Learning Structural Causal Models from Ordering: Identifiable Flow Models
Minh Khoa Le, Kien Do, Truyen Tran
TL;DR
This work tackles causal inference when only observational data and a valid causal ordering are available. It introduces Identifiable Causal Flow Models (CFMs) that map exogenous variables to endogenous ones via invertible, component-wise transformations, enabling identifiability and parallel learning of all causal mechanisms. The authors design efficient architectures (MAVEN for abduction and an endogenous predictor for parallel prediction) and derive Do-operator implementations that scale linearly with the number of model layers, not with the graph size. Empirical results on synthetic and real data show that P-CFM/S-CFM outperform state-of-the-art baselines in observational, interventional, and counterfactual tasks, with substantial speedups suitable for large causal graphs. The approach demonstrates practical applicability to complex systems, such as fMRI data, while providing theoretical identifiability guarantees under the assumed conditions.
Abstract
In this study, we address causal inference when only observational data and a valid causal ordering from the causal graph are available. We introduce a set of flow models that can recover component-wise, invertible transformation of exogenous variables. Our flow-based methods offer flexible model design while maintaining causal consistency regardless of the number of discretization steps.

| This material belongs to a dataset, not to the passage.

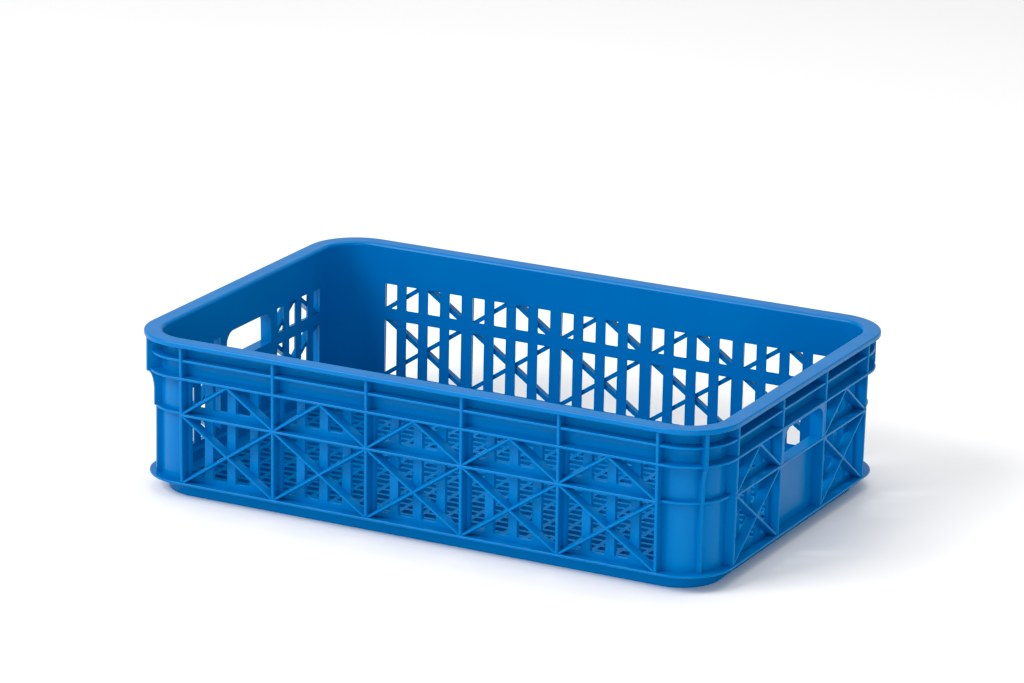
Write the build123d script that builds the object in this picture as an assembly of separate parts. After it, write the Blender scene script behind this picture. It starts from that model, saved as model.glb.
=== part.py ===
from build123d import *
import os
from math import atan2, degrees, hypot

# Stackable ventilated crate, one moulding, modelled as its moulded features.
# Millimetres. Origin at the centre of the foot underside, +X along the length, +Z up.

# ---------------------------------------------------------------- driving dimensions
length = 600.0  # over the rim
width = 400.0
height = 153.0
corner_radius = 52.0  # outer corner of the rim

# rim
rim_land = 14.0  # flat top land
rim_roll = 3.5  # rounding from the land down to the inner wall
rim_flange = 3.0  # thickness of the land
lip_depth = 5.0  # outer edge, top to bottom
lip_thickness = 4.0
lip_top_round = 1.6
lip_bottom_round = 1.0

# wall skin
skin_thickness = 2.5
rib_depth = 11.0  # rib nose to skin at the top of the wall

# uprights: bays on each side, and the outermost upright's distance from the corner's centre
long_bays = 5
short_bays = 3
long_post_setback = 6.6
short_post_setback = 5.95
rib_thickness = 3.2  # at the nose
rib_root_thickness = 4.4  # at the skin
rib_nose = 1.2
rib_draft = 0.9  # degrees; the noses lean in towards the foot

# ledges: middle of each below the rim, and how far it stands in from the rim edge
ledge_thickness = 2.7
ledge_nose = 0.9
upper_ledge_drop = 18.6
band_ledge_drop = 35.5
upper_ledge_inset = 5.2
band_ledge_inset = 3.7
middle_ledge_inset = 4.6
post_ledge_reach = 5.6  # middle ledge on the corner posts, proud of the skin

# middle rib of each corner post
post_rib_thickness = 3.6
post_rib_inset = 1.0  # nose behind the rim edge, above the band ledge
post_rib_reach = 6.8  # proud of the skin below the band ledge
post_rib_low_reach = 4.8  # proud of the skin below the middle ledge
post_rib_curve = 20.0  # height of the curve below the band ledge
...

We propose design improvements that enable simultaneous learning of all causal mechanisms and reduce abduction and prediction complexity to linear O(n) relative to the number of layers, independent of the number of causal variables. Empirically, we demonstrate that our method outperforms previous state-of-the-art approaches and delivers consistent performance across a wide range of structural causal models in answering observational, interventional, and counterfactual questions. Additionally, our method achieves a significant reduction in computational time compared to existing diffusion-based techniques, making it practical for large structural causal models.